After calibration, the short compensation spacer is replaced with the thicker measurement spacer. The capacitor under test is inserted with its leads passing through the measurement spacer. The key engineering insight is that the measurement spacer is thicker than the short compensation spacer by exactly P/2, where P is the lead spacing. This deliberate thickness difference adds back the inductance of the lead segment of length P that was canceled during short compensation. The impedance analyzer reading therefore represents the true ESL of the capacitor measured at the seating plane — the plane where the capacitor body meets the printed circuit board.
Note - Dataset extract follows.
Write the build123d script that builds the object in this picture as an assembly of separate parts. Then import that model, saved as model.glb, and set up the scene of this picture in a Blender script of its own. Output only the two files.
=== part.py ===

IEC 62490-1 specifies measurement at 40 MHz with a signal level of 0.5 V to 1.0 V RMS, using an impedance analyzer with basic accuracy of ±0.08% or better and the ability to measure 3 mΩ or less. Lead terminals are cut to 5 mm to 10 mm length, and care must be taken not to bend them. The test report must include the measuring instrument and test fixture details, measurement frequency and signal level, measurement point, and the measured ESL value.
The ESL measurement method standardized by IEC 62490-1 has direct practical relevance for power distribution network (PDN) design in high-speed digital and RF systems. Modern system-on-chip (SoC) devices with multiple power domains operating at gigahertz clock frequencies require decoupling capacitor networks with total ESL below 100 pH to maintain supply voltage within ±3% tolerance. While individual capacitor ESL is in the 1-10 nH range, the parallel combination of multiple capacitors, combined with careful PCB layout techniques (short and wide traces, direct via-in-pad connections), can achieve the required low-inductance PDN.
The standard’s measurement methodology is particularly valuable for component evaluation and qualification in the design phase. Design engineers can use the procedure to compare ESL specifications from different manufacturers on an equal basis, assess the impact of lead length on ESL (the standard shows that longer leads directly increase ESL), and validate SPICE models used for PDN simulation. The 40 MHz measurement frequency is chosen because it falls in the frequency range where typical power integrity problems manifest — switching noise from DC-DC converters and the mid-frequency decoupling range (1 MHz to 100 MHz) where capacitor ESL begins to dominate over capacitance.